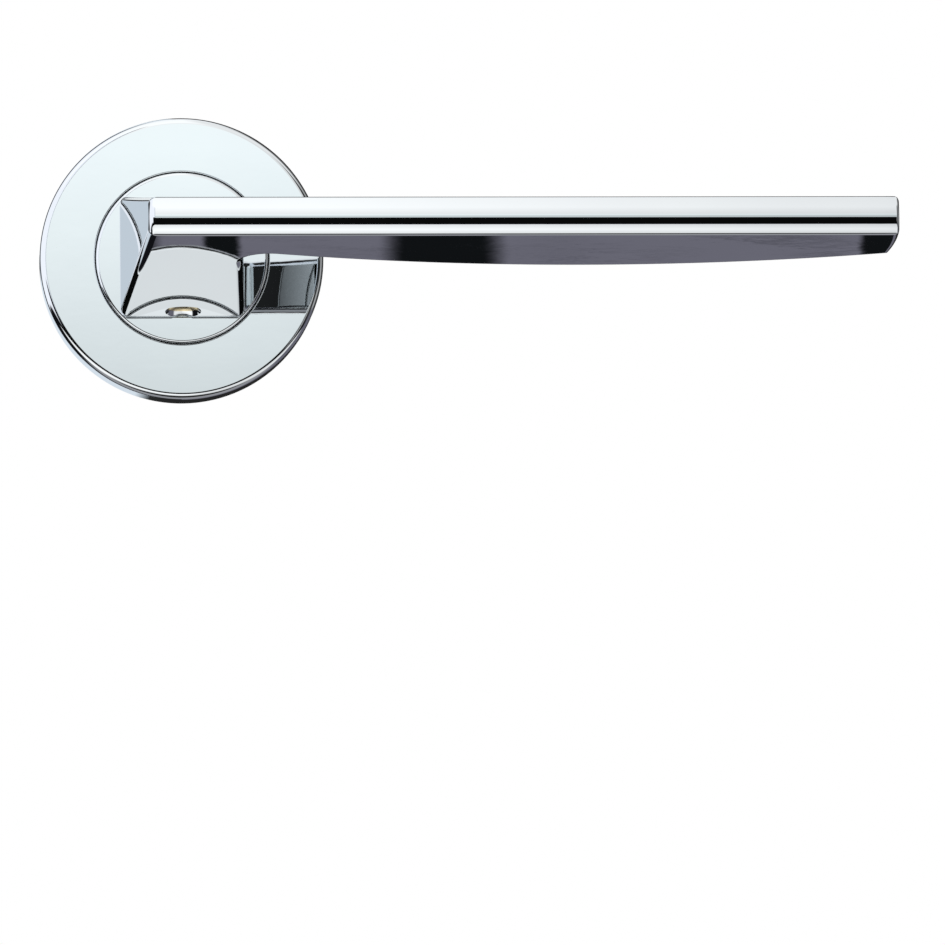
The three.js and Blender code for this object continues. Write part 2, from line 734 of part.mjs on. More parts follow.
const pieces = [
  ['base_plate', basePlate(), castZinc],
  ['bearing_bush', bearingBush(), whiteAcetal],
  ['return_spring', returnSpring(), springSteel],
  ['spring_cover', springCover(), zincPlatedSteel],
  ...earAngles.map((angle, place) => [`cover_screw_${place + 1}`, coverScrew(angle), zincPlatedSteel]),
  ['rose_cover', roseCover(), polishedChrome],
  ['lever', lever(), polishedChrome],
  ['set_screw', setScrew(), blackenedSteel],
  ['spring_driver', springDriver(), zincPlatedSteel],
  ['wave_washer', waveWasher(), springSteel],
  ['back_washer', backWasher(), zincPlatedSteel],
  ['retaining_ring', retainingRing(), springSteel],
];

const handle = new THREE.Group();
for (const [name, solid, finish] of pieces) {
  const mesh = new THREE.Mesh(geometryFrom(solid), new THREE.MeshStandardMaterial(finish));
  mesh.name = name;
  handle.add(mesh);
}

export default handle;
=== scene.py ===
"""Door lever handle on a sprung round rose, drawn in metres in the frame of its CAD part."""

import math
from contextlib import contextmanager

import bmesh
import bpy
from bpy.props import FloatProperty, FloatVectorProperty, IntProperty, PointerProperty
from mathutils import Matrix, Vector
from mathutils.kdtree import KDTree


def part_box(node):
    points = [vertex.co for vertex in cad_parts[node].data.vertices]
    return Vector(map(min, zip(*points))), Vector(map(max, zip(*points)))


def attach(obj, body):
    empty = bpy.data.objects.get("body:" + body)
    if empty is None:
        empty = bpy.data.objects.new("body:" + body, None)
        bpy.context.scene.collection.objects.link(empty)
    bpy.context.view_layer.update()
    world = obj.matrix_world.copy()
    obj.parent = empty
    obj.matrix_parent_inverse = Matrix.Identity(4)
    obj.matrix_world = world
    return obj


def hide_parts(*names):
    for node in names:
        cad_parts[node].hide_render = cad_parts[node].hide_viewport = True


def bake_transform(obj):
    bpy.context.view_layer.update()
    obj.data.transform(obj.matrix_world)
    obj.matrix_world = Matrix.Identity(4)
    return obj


bl_info = {
    "name": "Door lever handle",
    "version": (1, 0, 0),
    "blender": (4, 5, 0),
    "location": "3D View > Sidebar > Handle",
    "description": "A wedge shaped door lever on a round sprung rose, with its studio",
    "category": "Object",
}

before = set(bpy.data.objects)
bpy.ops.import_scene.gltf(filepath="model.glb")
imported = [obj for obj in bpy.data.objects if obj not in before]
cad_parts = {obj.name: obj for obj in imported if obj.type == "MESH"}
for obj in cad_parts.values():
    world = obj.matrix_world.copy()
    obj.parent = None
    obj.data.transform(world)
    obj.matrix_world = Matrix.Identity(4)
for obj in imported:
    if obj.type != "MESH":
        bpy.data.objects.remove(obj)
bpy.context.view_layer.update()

MM = 0.001
DOOR_AXIS = Vector((0, 1, 0))


def box_mm(node):
    """A node's lowest and highest corners in millimetres."""
    low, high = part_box(node)
    return low / MM, high / MM


COVER_LOW, COVER_HIGH = box_mm("rose_cover")
LEVER_LOW, LEVER_HIGH = box_mm("lever")


# ---- Sizes in millimetres, with depths measured out from the door ---------------------------

# The gap between moving pieces, and how far a cutting tool runs past the metal.
GAP, PAST = 0.3, 1.0

# The shank, its collar and flange, and the spindle's square socket.
SHANK_REAR, SHANK_RADIUS, SHANK_BORE = -LEVER_HIGH.y, 8.0, 8.0 + GAP
SHANK_FLAT, FLAT_FRONT = 6.8, 4.4
GROOVE_RADIUS, GROOVE_REAR, GROOVE_FRONT = 7.2, 0.95, 1.95
COLLAR_RADIUS, COLLAR_FRONT = 10.2, 10.6
FLANGE_RADIUS, FLANGE_REAR, FLANGE_FRONT = 15.78, 6.0, 8.3
SOCKET_HALF, SOCKET_FRONT, SOCKET_CORNER = 4.05, 23.2, 5.8

# The tapped hole in the neck's underside and the set screw in it.
HOLE_DEPTH, HOLE_TOP, HOLE_MOUTH = 13.2, 3.9, 11.0
THREAD_OUTER, THREAD_INNER, THREAD_PITCH, THREAD_END = 3.05, 2.78, 0.8, 9.0
PLAIN_RADIUS, MOUTH_RADIUS = 2.9, 3.6
GRUB_OUTER, GRUB_INNER, GRUB_TOP, GRUB_END = 2.7, 2.48, 4.35, 9.35
KEY_ACROSS, KEY_LENGTH = 3.0, 2.4

# The rose cover and the base plate inside it.
COVER_HOLE = FLANGE_RADIUS + GAP / 2
PLATE_RADIUS, PLATE_FRONT, PLATE_BORE = 24.5, 6.5, 9.5
CHAMBER_RADIUS, CHAMBER_FRONT = 14.9, 4.4
RECESS_RADIUS, RECESS_REAR = 16.2, 5.3
SEAT_RADIUS, SEAT_FRONT = 15.9, 0.8
LUG_ANGLES, LUG_INNER, LUG_REAR, LUG_HALF = (25.5, 109.5), 13.2, 3.45, 2.43
FIXING_REACH, FIXING_RADIUS = 19.0, 2.2
BOLT_HEAD_RADIUS, BOLT_HEAD_REAR = 3.55, 3.0
BUSH_SLEEVE, BUSH_FLANGE = 9.2, 14.55
BUSH_REAR, BUSH_STEP, BUSH_FRONT = 4.45, 5.4, 5.9

# The spring cover and its three screws.
LID_BORE, LID_RADIUS, LID_REAR, LID_FRONT = 8.7, 15.6, 0.1, 0.7
EAR_RADIUS, EAR_GAP = 2.4, 0.3
SCREW_ANGLES, SCREW_REACH = (45, 180, 315), 18.0
SCREW_HEAD, SCREW_BODY, SCREW_CORE, SCREW_TIP = 1.7, 1.0, 0.82, 0.4
SCREW_NECK, SCREW_END, SCREW_PITCH = 0.8, 3.0, 0.41
CROSS_LONG, CROSS_THIN = 0.95, 0.17

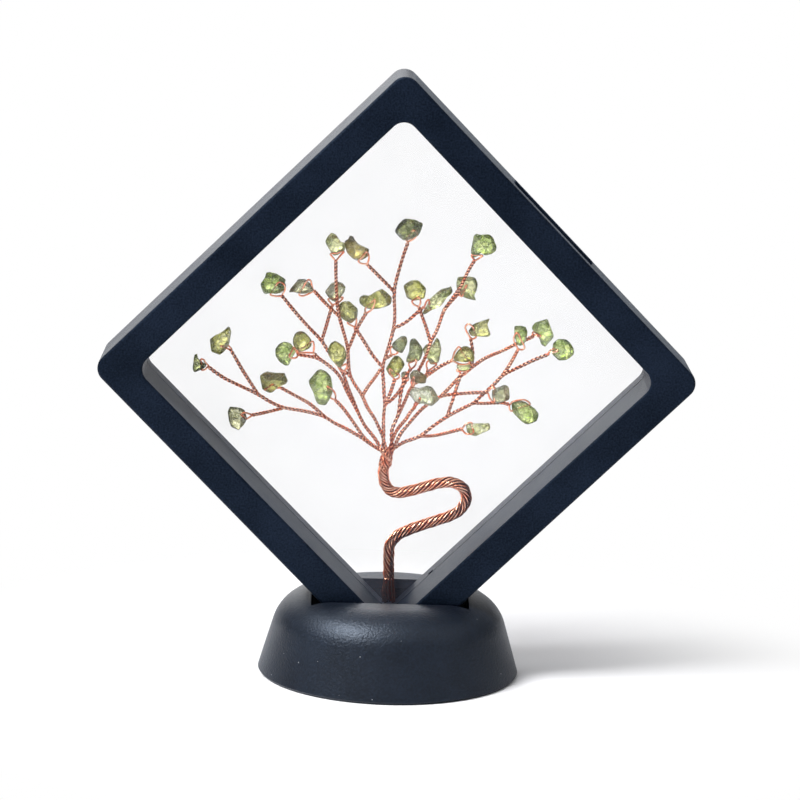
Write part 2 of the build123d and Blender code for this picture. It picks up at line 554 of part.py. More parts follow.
def make_film(side, pieces):
    """A film: its clamped rim, and inside it facets that are drawn over the tree. Side 1 is the front."""
    rim_level = film_level + side * case_gap / 2
    low, high = sorted([rim_level, rim_level + side * film_thickness])
    rim = slab(half_window + film_lap, low, high, window_corner_radius)
    heights = film_heights(pieces, side)
    skins = []
    for lift in (0, film_thickness):
        skins.append({spot: Vector(*film_spot(*spot), rim_level + side * (height + lift))
                      for spot, height in heights.items()})
    faces = []
    for column in range(film_cells):
        for row in range(film_cells):
            near, far = (column, row), (column + 1, row + 1)
            for middle in ((column + 1, row), (column, row + 1)):
                for skin in skins:
                    faces.append(make_face(Polyline(skin[near], skin[middle], skin[far], close=True)))
    edge = [(column, 0) for column in range(film_cells)]
    edge += [(film_cells, row) for row in range(film_cells)]
    edge += [(film_cells - column, film_cells) for column in range(film_cells)]
    edge += [(0, film_cells - row) for row in range(film_cells)]
    for spot, after in zip(edge, edge[1:] + edge[:1]):
        wall = [skins[0][spot], skins[0][after], skins[1][after], skins[1][spot]]
        faces.append(make_face(Polyline(*wall, close=True)))
    tent = Solid(Shell([face.face() for face in faces]))
    opening = extrude(make_face(Polyline(*[skins[0][spot] for spot in edge], close=True)),
                      film_thickness, both=True)
    return (rim - opening).fuse(tent)


def make_base():
    """The base's shell and, inside it, the box of the slot that holds the case."""
    dome = Cone(base_radius, base_top_radius, base_height, align=(Align.CENTER, Align.CENTER, Align.MIN))
    rim_edges = dome.edges().filter_by(GeomType.CIRCLE).sort_by(Axis.Z)
    dome = fillet(rim_edges[-1], base_shoulder_radius)
    foot = dome.edges().filter_by(GeomType.CIRCLE).sort_by(Axis.Z)[0]
    dome = chamfer(foot, base_foot_chamfer)
    hollow = Cone(base_radius - base_wall, base_top_radius - base_wall, base_height - base_wall,
                  align=(Align.CENTER, Align.CENTER, Align.MIN))
    top_edge = hollow.edges().filter_by(GeomType.CIRCLE).sort_by(Axis.Z)[-1]
    hollow = fillet(top_edge, base_shoulder_radius - base_wall)
    slot = slot_room(0, 0)
    slot_walls = slot_room(base_wall, base_wall)
    shell = dome - hollow - slot
    slot_box = (slot_walls & hollow) - slot
    return shell, slot_box


def slot_room(grow, side_grow):
    """The slot's inside, or with a growth the outside of its walls."""
    lean = grow * sqrt(2)
    apex = slot_floor_height - slot_seat_gap * sqrt(2)
    floor = max(apex - lean, 0)
    foot = floor - apex + lean
    ledge = base_height - slot_end_depth - grow
    ledge_half = ledge - apex + lean
    end = slot_half_length + grow
    top = base_height + cut_over
    half = case_depth / 2 + slot_side_gap + side_grow
    side = [(foot, floor), (ledge_half, ledge), (end, ledge), (end, top)]
    low = half
    high = half + slot_draft_gap * (top - floor) / base_height
    outline = side + [(-x, z) for x, z in reversed(side)]
    if foot == 0:
        outline = outline[:-1]
    prism = extrude(make_face(Polyline(*[(x, 0, z) for x, z in outline], close=True)), high, both=True)
    wedge_points = [(-low, floor), (low, floor), (high, top), (-high, top)]
    wedge_face = make_face(Polyline(*[(0, y, z) for y, z in wedge_points], close=True))
    wedge = extrude(wedge_face, end, both=True)
    return prism & wedge


def run_radii(points):
    """The radius of the arc at each inner point of a route."""
    radii = []
    for before, point, after in zip(points, points[1:], points[2:]):
        turn = radians((point - before).get_angle(after - point))
        shorter = min((point - before).length, (after - point).length)
        radii.append(bend_share * shorter / tan(turn / 2))
    return radii


def without_straight_points(points):
    """A route without the points that hardly turn it."""
    kept = [points[0]]
    for point, after in zip(points[1:], points[2:]):
        if (point - kept[-1]).get_angle(after - point) > least_turn:
            kept.append(point)
    return kept + [points[-1]]


def tube(points, width):
    """A round rod along straight runs joined by tangent arcs."""
    points = without_straight_points(points)
    if len(points) == 2:
        path = Line(*points)
    else:
        path = FilletPolyline(*points, radius=run_radii(points))
    profile = Plane(origin=path @ 0, z_dir=path % 0) * Circle(width / 2)
    return sweep(profile, path=path)


def rod(start, end, radius):
    """A straight round rod from one point to another."""
    along = end - start
    plane = Plane(origin=start, z_dir=along)
    return plane.location * Cylinder(radius, along.length, align=(Align.CENTER, Align.CENTER, Align.MIN))


def ball(middle, radius):
    """A ball round a point."""
    return Pos(*middle) * Sphere(radius)


def chip_depth(chip):
    """How thick a chip is, front to back."""
    wide = [point[0] for point in chip["outline"]]
    high = [point[1] for point in chip["outline"]]
    low_corner = seen((min(wide), max(high)))
    high_corner = seen((max(wide), min(high)))
    spread = high_corner - low_corner
    return chip_depth_share * (spread.X + spread.Z) / 2


def loop_points(chip):
    """The twig's tip and the two ends of the drilled hole."""
    reach = chip_depth(chip) / 2 + wire_width
    tip = seen(chip["tip"], chip["layer"])
    ends = [seen((x, y), chip["layer"], side * reach) for x, y, side in chip["hole"]]
    return tip, ends[0], ends[1]


def wire_loop(chip, spare):
    """The wire that goes out along one side, through the chip and back."""
    radius = wire_width / 2 + spare
    tip, first, second = loop_points(chip)
    pieces = [rod(tip, first, radius), rod(first, second, radius), rod(second, tip, radius)]
    pieces += [ball(first, radius * knuckle_share), ball(second, radius * knuckle_share)]
    return pieces


def twist_end(chip, spare):
    """The last turn of the twist, where the two wires part round the chip."""
    tip, first, second = loop_points(chip)
    way = ((first + second) / 2 - tip).normalized() * wire_width / 2
    return rod(tip - way, tip + way, pair_width / 2 * tip_share + spare)


def make_chip(chip):
    """A drilled pebble with flatter front and back."""
    depth = chip_depth(chip)
    rim = [seen(point, chip["layer"]) for point in chip["outline"]]
    middle = sum(rim, Vector(0, 0, 0)) / len(rim)
    wires = []
    for share, offset in [(chip_front_share, -depth / 2), (1, 0), (chip_back_share, depth / 2)]:
        shift = Vector(0, offset, 0)
        section = [middle + (point - middle) * share + shift for point in rim]
        wires.append(Wire.make_polygon(section, close=True))
    pebble = Solid.make_loft(wires, ruled=True)
    cutters = wire_loop(chip, wire_clearance) + [twist_end(chip, wire_clearance)]
    return Part() + pebble - cutters


def make_crown():
    """Where the rope opens out into the branches."""
    top = seen(trunk_crown_px)
    foot = seen(trunk_route_px[0])
    cone = Solid.make_cone(rope_width / 2, rope_crown_radius, (top - foot).Z,
                           Plane(origin=Vector(top.X, foot.Y, foot.Z)))
    return Part() + cone


def make_branch(name, crown):
    """A branch: its runs of twisted pair and the loops that hold its chips."""
    pieces = []
    for index, run in enumerate(branches[name]):
        points = [seen((x, y), layer) for x, y, layer in run]
        pieces.append(tube(points, twig_width if index else pair_width))
    for chip in chips[name]:
        pieces.append(twist_end(chip, 0))
        pieces += wire_loop(chip, 0)
    return (Part() + pieces) - crown


def make_trunk(crown):
    """The rope of all the wires, bent like a small trunk."""
    route = [seen(point) for point in trunk_route_px]
    return tube(route, rope_width) + crown


def make_tails(trunk):
    """The loose ends of the wires, spread flat in the case's lowest corner."""
    top = seen(trunk_route_px[-1])
    sections = [Plane(origin=top, z_dir=(0, 0, 1)) * Circle(rope_width / 2)]
    for point_px, shares in [(tails_middle_px, tails_middle_shares), (tails_foot_px, tails_foot_shares)]:
        wide, deep = [share * rope_width for share in shares]
        sections.append(Plane(origin=seen(point_px), z_dir=(0, 0, 1)) * Ellipse(wide, deep))
    return loft(sections, ruled=True) - trunk


def save(shape, name):
    """Write one node and say what it is made of."""
    shape.label = name
    export_step(shape, os.path.join("parts", name + ".step"))
    print(name, len(shape.solids()), "solids", round(shape.volume, 3), "mm3")


os.makedirs("parts", exist_ok=True)

base_shell, base_slot_box = make_base()
save(base_shell, "base_shell")
save(base_slot_box, "base_slot_box")
save(standing(make_front_frame()), "front_frame")
save(standing(make_back_frame()), "back_frame")
for pin_name, pin_station in zip(["hinge_pin_lower", "hinge_pin_upper"], hinge_stations):
    save(standing(make_hinge_pin(pin_station)), pin_name)

trunk_crown = make_crown()
trunk_rope = make_trunk(trunk_crown)
tree = {"trunk_rope": trunk_rope, "trunk_tails": make_tails(trunk_rope)}
chip_count = 0
for branch_name in branches:
    tree[branch_name] = make_branch(branch_name, trunk_crown)
    for chip_data in chips[branch_name]:
        chip_count += 1
        tree[f"peridot_chip_{chip_count:02d}"] = make_chip(chip_data)
for piece_name, piece in tree.items():
    save(piece, piece_name)
save(standing(make_film(1, tree.values())), "front_film")
save(standing(make_film(-1, tree.values())), "back_film")
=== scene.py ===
# %% [markdown]
# # A gemstone tree between two films
#
# The real object is a small souvenir. A tree of twisted copper wire, with a
# drilled chip of green peridot on every twig, hangs between two clear films in
# a black square case, and the case stands on its corner in a round base.
#
# The frame that is loaded here is the engineer's model: it has the real sizes
# and it knows how the case lifts out of the base and opens. This script dresses
# it. Hard plastic parts keep their solids and get a better finish. Wire, stones
# and films are made again here, because their look is in small shapes: the twist
# of a wire, the soft edge of a tumbled stone, a film drawn tight over both.

# %% Load the model
import json
import math

import bpy
import numpy as np
from mathutils import Matrix, Vector

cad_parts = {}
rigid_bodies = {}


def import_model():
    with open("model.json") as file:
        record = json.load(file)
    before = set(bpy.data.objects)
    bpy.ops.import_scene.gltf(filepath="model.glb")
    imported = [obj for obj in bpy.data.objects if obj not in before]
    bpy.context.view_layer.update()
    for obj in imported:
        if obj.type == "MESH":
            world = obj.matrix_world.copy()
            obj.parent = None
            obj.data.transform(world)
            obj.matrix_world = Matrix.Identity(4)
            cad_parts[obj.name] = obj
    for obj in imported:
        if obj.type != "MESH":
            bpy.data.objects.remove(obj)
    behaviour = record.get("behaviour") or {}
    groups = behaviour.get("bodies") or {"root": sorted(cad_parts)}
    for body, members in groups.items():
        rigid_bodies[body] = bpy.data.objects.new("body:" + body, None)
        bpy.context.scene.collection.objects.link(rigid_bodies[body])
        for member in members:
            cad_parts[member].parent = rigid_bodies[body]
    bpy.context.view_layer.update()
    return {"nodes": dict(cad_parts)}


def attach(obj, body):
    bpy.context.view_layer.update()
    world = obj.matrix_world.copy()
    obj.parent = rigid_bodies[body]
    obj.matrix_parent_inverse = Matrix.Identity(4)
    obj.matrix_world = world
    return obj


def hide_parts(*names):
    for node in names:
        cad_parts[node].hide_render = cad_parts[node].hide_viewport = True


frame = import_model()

nodes = frame["nodes"]

# %% [markdown]
# ## Sizes
#
# Blender works in metres here, but wire and stones are easier to think of in
# millimetres, so all shapes are worked out in millimetres and scaled once, when
# a mesh is made. These are the same sizes that the engineer's model has.

# %% Sizes in millimetres
MM = 0.001
CASE_SIDE = 90.0
CASE_DEPTH = 20.0
WINDOW_SIDE = 76.6
FILM_FROM_FRONT = 14.5
SLOT_FLOOR = 2.16
WIRE = 0.4
LAYER = 0.9
ROPE = 2.4
CHIP_DEPTH_SHARE = 0.5

FILM_Y = FILM_FROM_FRONT - CASE_DEPTH / 2
CASE_MIDDLE = np.array([0, 0, SLOT_FLOOR + CASE_SIDE / math.sqrt(2)])
UPPER_RIGHT = np.array([1, 0, 1]) / math.sqrt(2)
UPPER_LEFT = np.array([-1, 0, 1]) / math.sqrt(2)
print("film level", FILM_Y, "case middle", CASE_MIDDLE.round(2))

# %% [markdown]
# ## The camera
#
# A photograph of a square shows where it was taken from: the far edges look
# shorter than the near ones. The camera's place, its three turns and its lens
# were fitted to the case's corners, and the same numbers turn a pixel back into
# a place on the tree. So the camera comes first, and the routes of the wires
# can be written as the pixels that they pass in an 800 by 800 picture.

# %% The camera
CAMERA = np.array([-9.9, -674.37, 187.56])
YAW, PITCH, ROLL = np.radians([0.922, -10.795, 1.725])
FOCUS_PX = 3247
PICTURE_PX = 800
SENSOR_MM = 36
SEES_TO = 20

ahead = np.array([math.sin(YAW) * math.cos(PITCH), math.cos(YAW) * math.cos(PITCH), math.sin(PITCH)])
level = np.array([math.cos(YAW), -math.sin(YAW), 0])
upright = np.cross(level, ahead)
right = level * math.cos(ROLL) + upright * math.sin(ROLL)
up = upright * math.cos(ROLL) - level * math.sin(ROLL)

camera = bpy.data.objects.new("camera", bpy.data.cameras.new("camera"))
camera.data.lens = FOCUS_PX / PICTURE_PX * SENSOR_MM
camera.data.sensor_width = SENSOR_MM
camera.data.clip_end = SEES_TO
turned = Matrix([[right[i], up[i], -ahead[i]] for i in range(3)]).to_4x4()
camera.matrix_world = Matrix.Translation(Vector(CAMERA * MM)) @ turned
bpy.context.scene.collection.objects.link(camera)
bpy.context.scene.camera = camera


def seen(point_px, layer=0.0, extra=0.0):
    """The place, in millimetres, of a pixel on one layer of the tree."""
    ray = (ahead + right * (point_px[0] - PICTURE_PX / 2) / FOCUS_PX
           + up * (PICTURE_PX / 2 - point_px[1]) / FOCUS_PX)
    depth = FILM_Y + layer * LAYER + extra
    return CAMERA + ray * (depth - CAMERA[1]) / ray[1]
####
STATED GOAL: From the records above, give again exactly the lines running from the line with "const handle = new THREE.Group();" to the line with "bpy.context.scene.collection.objects.link(empty)", inclusive.

IN RESPONSE:
const handle = new THREE.Group();
for (const [name, solid, finish] of pieces) {
  const mesh = new THREE.Mesh(geometryFrom(solid), new THREE.MeshStandardMaterial(finish));
  mesh.name = name;
  handle.add(mesh);
}

export default handle;
=== scene.py ===
"""Door lever handle on a sprung round rose, drawn in metres in the frame of its CAD part."""

import math
from contextlib import contextmanager

import bmesh
import bpy
from bpy.props import FloatProperty, FloatVectorProperty, IntProperty, PointerProperty
from mathutils import Matrix, Vector
from mathutils.kdtree import KDTree


def part_box(node):
    points = [vertex.co for vertex in cad_parts[node].data.vertices]
    return Vector(map(min, zip(*points))), Vector(map(max, zip(*points)))


def attach(obj, body):
    empty = bpy.data.objects.get("body:" + body)
    if empty is None:
        empty = bpy.data.objects.new("body:" + body, None)
        bpy.context.scene.collection.objects.link(empty)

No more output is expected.